__Goal of the exercise__:
Pull out every line with the word "scene" from the entries below.

***** Available records *****

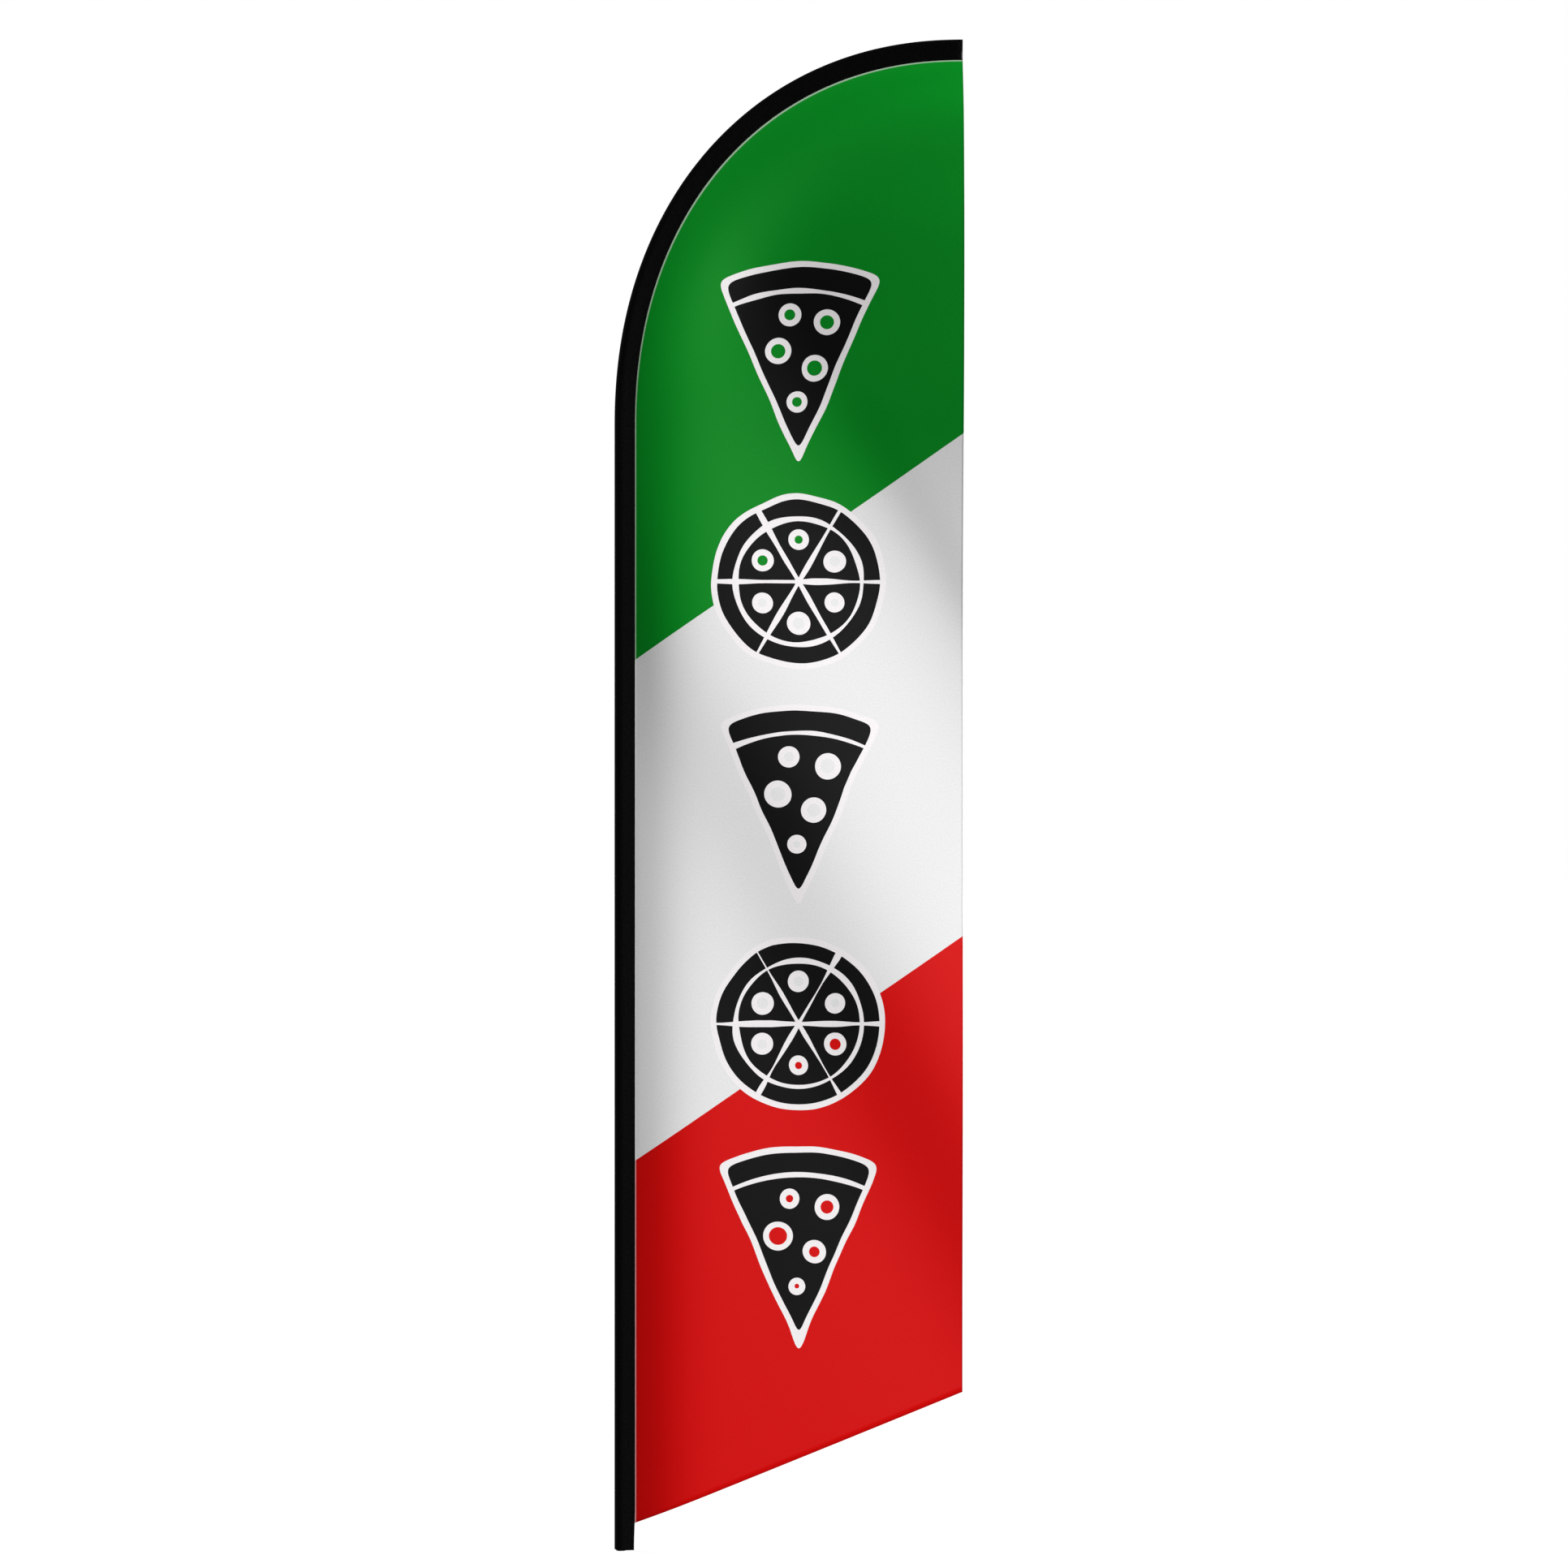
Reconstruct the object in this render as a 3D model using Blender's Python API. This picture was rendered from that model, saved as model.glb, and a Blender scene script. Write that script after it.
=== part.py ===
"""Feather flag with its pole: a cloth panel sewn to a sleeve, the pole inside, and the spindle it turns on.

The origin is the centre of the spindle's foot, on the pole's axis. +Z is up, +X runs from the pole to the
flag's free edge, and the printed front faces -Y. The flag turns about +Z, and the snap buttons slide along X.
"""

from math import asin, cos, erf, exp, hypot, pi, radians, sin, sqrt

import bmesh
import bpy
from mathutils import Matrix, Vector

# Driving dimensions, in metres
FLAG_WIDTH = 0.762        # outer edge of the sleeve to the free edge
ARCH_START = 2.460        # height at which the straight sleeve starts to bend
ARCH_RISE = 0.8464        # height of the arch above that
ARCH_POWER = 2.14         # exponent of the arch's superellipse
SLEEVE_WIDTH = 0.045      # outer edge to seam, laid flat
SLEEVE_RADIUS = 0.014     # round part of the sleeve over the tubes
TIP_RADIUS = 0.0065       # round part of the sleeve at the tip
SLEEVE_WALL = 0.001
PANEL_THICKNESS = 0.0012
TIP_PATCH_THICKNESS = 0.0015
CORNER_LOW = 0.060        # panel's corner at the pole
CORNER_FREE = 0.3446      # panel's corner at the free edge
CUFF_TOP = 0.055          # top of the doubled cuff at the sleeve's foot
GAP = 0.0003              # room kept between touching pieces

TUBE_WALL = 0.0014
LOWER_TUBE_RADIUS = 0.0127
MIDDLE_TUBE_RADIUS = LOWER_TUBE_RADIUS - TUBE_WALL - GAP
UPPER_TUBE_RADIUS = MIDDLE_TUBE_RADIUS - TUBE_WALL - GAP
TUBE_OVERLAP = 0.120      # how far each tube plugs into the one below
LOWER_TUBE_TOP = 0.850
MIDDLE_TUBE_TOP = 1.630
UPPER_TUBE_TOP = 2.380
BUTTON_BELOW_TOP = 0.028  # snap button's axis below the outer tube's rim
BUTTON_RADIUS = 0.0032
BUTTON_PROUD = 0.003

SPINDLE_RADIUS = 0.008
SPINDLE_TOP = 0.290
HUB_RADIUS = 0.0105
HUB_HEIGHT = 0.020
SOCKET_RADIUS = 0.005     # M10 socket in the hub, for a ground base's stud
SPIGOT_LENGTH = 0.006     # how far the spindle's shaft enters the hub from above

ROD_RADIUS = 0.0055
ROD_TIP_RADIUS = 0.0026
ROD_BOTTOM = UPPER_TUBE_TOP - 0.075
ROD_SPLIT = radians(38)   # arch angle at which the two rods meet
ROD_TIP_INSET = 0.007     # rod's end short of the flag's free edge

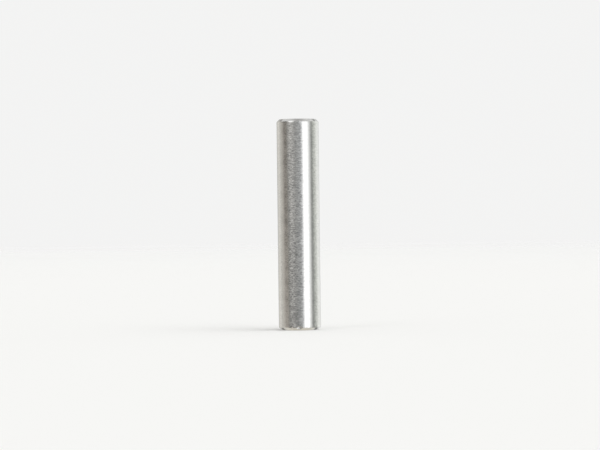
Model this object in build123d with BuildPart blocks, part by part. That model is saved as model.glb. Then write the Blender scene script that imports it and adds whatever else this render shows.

*****

__The solution__:
Reconstruct the object in this render as a 3D model using Blender's Python API. This picture was rendered from that model, saved as model.glb, and a Blender scene script. Write that script after it.
Model this object in build123d with BuildPart blocks, part by part. That model is saved as model.glb. Then write the Blender scene script that imports it and adds whatever else this render shows.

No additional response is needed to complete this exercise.